Extracted records
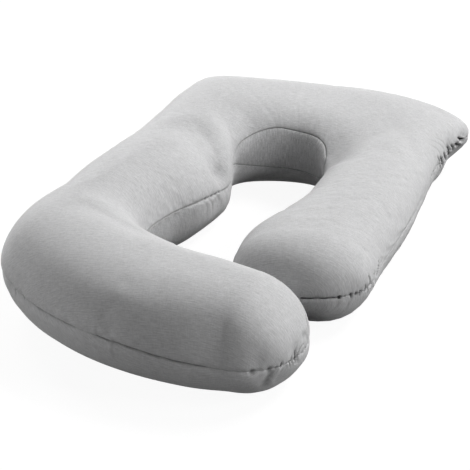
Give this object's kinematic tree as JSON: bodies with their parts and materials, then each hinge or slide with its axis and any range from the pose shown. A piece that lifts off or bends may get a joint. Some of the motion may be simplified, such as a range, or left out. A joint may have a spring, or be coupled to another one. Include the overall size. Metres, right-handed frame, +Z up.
{
  "type": "body pillow",
  "caption": "G-shaped full-length body pillow in knitted jersey, filled and lying flat, with a head bar, a long arm that bends round at the foot and a shorter front arm.",
  "frame": {"origin": "centre of the pillow's plan box, on the surface it lies on", "axes": "+Y from the foot towards the head bar, +X from the long arm towards the short arm, +Z up out of the top panel"},
  "size_m": [0.8252, 1.365, 0.2284],
  "materials": {
    "jersey": "matt heather-grey cotton jersey knit with a fine sideways fleck",
    "gusset_jersey": "the same heather-grey jersey, cut with its fleck upright"
  },
  "bodies": {
    "root": {"pillow": "jersey", "head_gusset": "gusset_jersey"}
  },
  "joints": []
}
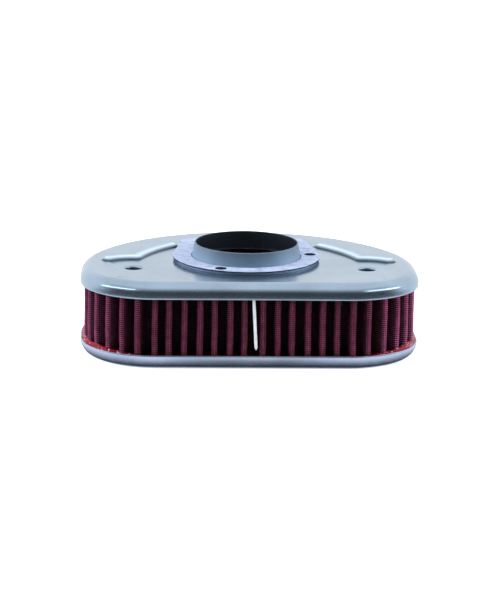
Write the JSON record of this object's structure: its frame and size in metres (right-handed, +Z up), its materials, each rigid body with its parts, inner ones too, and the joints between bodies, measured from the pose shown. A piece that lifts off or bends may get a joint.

* _TASK PROMPT_:
Copy out the material above in its entirety. Every detail must match.

* _TASK SOLUTION_:
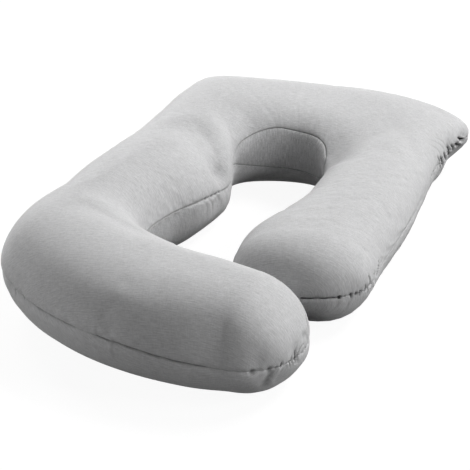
Give this object's kinematic tree as JSON: bodies with their parts and materials, then each hinge or slide with its axis and any range from the pose shown. A piece that lifts off or bends may get a joint. Some of the motion may be simplified, such as a range, or left out. A joint may have a spring, or be coupled to another one. Include the overall size. Metres, right-handed frame, +Z up.
{
  "type": "body pillow",
  "caption": "G-shaped full-length body pillow in knitted jersey, filled and lying flat, with a head bar, a long arm that bends round at the foot and a shorter front arm.",
  "frame": {"origin": "centre of the pillow's plan box, on the surface it lies on", "axes": "+Y from the foot towards the head bar, +X from the long arm towards the short arm, +Z up out of the top panel"},
  "size_m": [0.8252, 1.365, 0.2284],
  "materials": {
    "jersey": "matt heather-grey cotton jersey knit with a fine sideways fleck",
    "gusset_jersey": "the same heather-grey jersey, cut with its fleck upright"
  },
  "bodies": {
    "root": {"pillow": "jersey", "head_gusset": "gusset_jersey"}
  },
  "joints": []
}
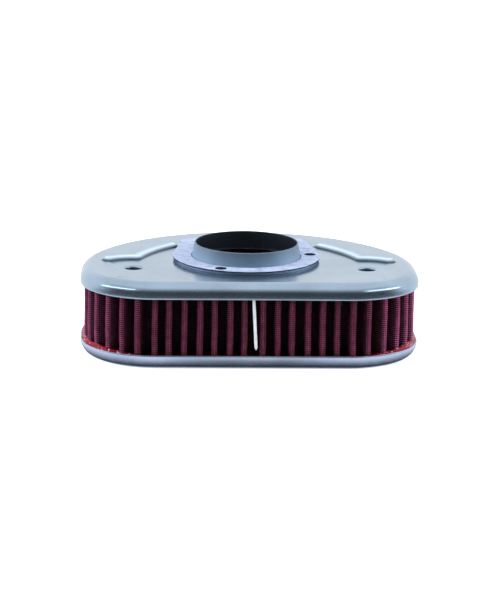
Write the JSON record of this object's structure: its frame and size in metres (right-handed, +Z up), its materials, each rigid body with its parts, inner ones too, and the joints between bodies, measured from the pose shown. A piece that lifts off or bends may get a joint.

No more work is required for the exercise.